I was reminded of this film this week, when Turkish Prime Minister Recep Tayyip Erdogan decided to ban first Twitter and then Youtube in the country. In a March 20 speech, he promised to eradicate Twitter and in so doing, demonstrate Turkey's power to the rest of the world. Soon thereafter, social media users in Turkey started to experience difficulties reaching Twitter. In a country that is disproportionately linked to the Internet for its level of development, these users immediately looked for ways to circumvent the restrictions, starting a cat-and-mouse game in the ether.
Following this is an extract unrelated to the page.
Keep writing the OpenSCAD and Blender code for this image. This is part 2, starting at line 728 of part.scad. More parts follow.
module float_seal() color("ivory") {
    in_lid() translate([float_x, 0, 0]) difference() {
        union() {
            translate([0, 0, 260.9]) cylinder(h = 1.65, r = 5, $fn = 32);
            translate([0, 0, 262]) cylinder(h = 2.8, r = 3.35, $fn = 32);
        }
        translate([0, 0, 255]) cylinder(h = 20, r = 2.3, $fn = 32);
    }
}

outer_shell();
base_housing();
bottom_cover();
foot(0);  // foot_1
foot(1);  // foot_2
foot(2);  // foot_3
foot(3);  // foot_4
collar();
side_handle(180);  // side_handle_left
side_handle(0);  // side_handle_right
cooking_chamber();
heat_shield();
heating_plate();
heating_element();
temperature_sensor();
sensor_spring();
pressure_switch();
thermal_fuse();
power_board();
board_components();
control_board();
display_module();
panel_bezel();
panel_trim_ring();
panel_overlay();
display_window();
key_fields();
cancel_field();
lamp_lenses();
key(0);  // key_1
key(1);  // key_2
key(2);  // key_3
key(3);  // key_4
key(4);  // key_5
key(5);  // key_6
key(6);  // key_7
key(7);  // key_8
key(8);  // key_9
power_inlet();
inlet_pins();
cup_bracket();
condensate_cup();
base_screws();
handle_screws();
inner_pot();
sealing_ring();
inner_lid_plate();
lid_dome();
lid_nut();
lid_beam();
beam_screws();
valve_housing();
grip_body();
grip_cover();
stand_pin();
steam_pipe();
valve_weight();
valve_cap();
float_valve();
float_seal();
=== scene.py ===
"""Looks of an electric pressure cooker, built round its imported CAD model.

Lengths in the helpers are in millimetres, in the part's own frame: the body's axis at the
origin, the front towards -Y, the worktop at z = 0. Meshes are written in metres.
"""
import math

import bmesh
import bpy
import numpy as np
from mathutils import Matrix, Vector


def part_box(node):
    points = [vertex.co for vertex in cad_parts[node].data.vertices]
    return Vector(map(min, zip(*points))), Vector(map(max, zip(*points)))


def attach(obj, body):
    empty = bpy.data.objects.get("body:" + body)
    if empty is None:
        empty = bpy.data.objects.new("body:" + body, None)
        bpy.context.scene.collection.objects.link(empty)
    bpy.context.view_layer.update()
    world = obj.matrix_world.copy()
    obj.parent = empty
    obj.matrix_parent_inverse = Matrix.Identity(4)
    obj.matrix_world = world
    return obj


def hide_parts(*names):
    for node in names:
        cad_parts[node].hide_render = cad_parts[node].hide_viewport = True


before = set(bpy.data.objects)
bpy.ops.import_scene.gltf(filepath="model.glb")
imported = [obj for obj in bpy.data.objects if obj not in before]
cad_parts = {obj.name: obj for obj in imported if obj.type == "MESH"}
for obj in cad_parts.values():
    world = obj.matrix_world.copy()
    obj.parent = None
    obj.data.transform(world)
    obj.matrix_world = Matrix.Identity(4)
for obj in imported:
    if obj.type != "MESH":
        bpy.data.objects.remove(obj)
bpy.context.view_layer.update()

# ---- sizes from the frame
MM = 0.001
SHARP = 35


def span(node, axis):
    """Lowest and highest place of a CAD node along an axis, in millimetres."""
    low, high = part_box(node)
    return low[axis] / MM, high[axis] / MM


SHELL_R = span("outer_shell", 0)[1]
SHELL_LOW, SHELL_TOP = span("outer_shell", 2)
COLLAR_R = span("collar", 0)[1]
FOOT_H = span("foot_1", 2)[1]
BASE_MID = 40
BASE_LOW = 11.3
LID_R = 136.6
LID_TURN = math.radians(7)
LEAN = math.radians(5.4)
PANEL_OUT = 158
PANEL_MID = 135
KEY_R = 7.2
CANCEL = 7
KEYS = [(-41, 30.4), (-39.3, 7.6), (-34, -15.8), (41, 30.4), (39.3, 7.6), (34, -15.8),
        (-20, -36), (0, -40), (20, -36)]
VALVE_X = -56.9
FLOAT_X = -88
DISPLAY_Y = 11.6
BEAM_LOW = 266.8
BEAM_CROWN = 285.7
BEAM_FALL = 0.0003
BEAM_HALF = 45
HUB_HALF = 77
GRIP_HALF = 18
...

Erdogan’s hatred for Twitter and other social media platforms goes back to the Gezi Park protests in May and June 2013, when opposition to his increasingly authoritarian governance style mounted. The protests were aided by social media, particularly Twitter, as young and savvy protesters used technology to coordinate activities. Later on, in December, the details of major corruption investigations were disseminated to the public mainly through social media. In many ways, social media managed to undo what Erdogan had painstakingly worked to achieve: a docile and subservient Turkish media. Newspapers and other media properties were gobbled up one by one — often at his initiative — by his cronies. As leaked conversations amply demonstrate, he took an active interest in what was said and reported, and by whom. In one tape, the owner of a national newspaper is heard crying by the end of his conversation with the prime minister, who harangues him for a headline he did not like.
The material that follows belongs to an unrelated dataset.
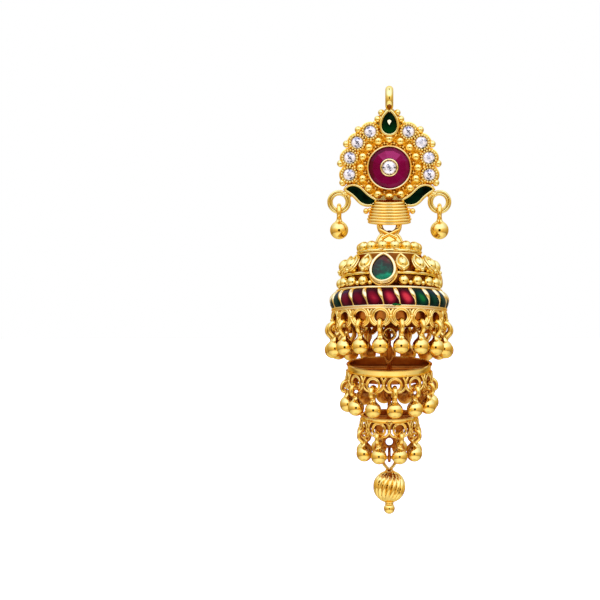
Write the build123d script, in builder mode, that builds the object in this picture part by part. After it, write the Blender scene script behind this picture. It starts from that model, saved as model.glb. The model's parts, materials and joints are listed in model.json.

This is not to say that the Turkish press was free and independent before Erdogan. In fact, the owners of media outlets have always done the bidding of either the military or powerful politicians while seeking government contracts. What is different under Erdogan is that he promised, and initially delivered, reforms that made Turkey freer and more democratic. He started to tackle some of the thorniest issues, such as the Kurdish question, that have deviled Turkey for generations. In the end, he fell victim to his own success and hubris as he began to equate himself with the state.

The bans on Twitter and more recently YouTube, driven in part by an animosity to all things Western deeply rooted in Turkish society, are worrisome. They are being implemented in a country that has traditionally been part of the Western bloc and not aligned with Russia, China or North Korea. It is also being implemented at the whim of a leader. Affecting an estimated 10-12 million users (almost a sixth of the population), the Twitter ban is a sign of a burgeoning intolerance on the part of a government that aspires to join the European Union.

What conjures up the Fahrenheit 451 analogy, however, is the extent to which the government has gone to prevent people from accessing their Twitter accounts. As tech-savvy Turks discovered alternative means to access the service, the government’s technology bureaucracy worked to shut them down one by one. Already, following the Gezi protests, the government had sought to prosecute individuals, including a well-known actors, for having sent tweets encouraging people to join the protests. While Twitter use is now down, it is also clear that the government has failed in its mission to prevent embarrassing leaks.

So what’s next in Turkey? In Iran, where satellite television is banned, the authorities make sure people cannot install parabolic antennas. Turkish authorities forcibly removed such antennas in Turkey’s Kurdish-populated southeast in the 1990s to prevent the population from accessing a rebel TV channel broadcast from Europe.

What will Fahrenheit 451 look like in the 21st century, in which electronic communication is ubiquitous? Will everyone be given government-approved devices that can only tune in to selected channels? Will the firemen be called to destroy, say, iPhones and other devices obtained illegally? Will prisons fill with those who acquire such devices?

The lesson from Turkey is that a secretive and nontransparent government can easily be unhinged by the almost instant free flow of information. And when it becomes unhinged, it will resort to all possible means to contain the flow. When it undoubtedly fails, it will resort to increasingly more draconian measures. And that path will cement the road to Fahrenheit 451.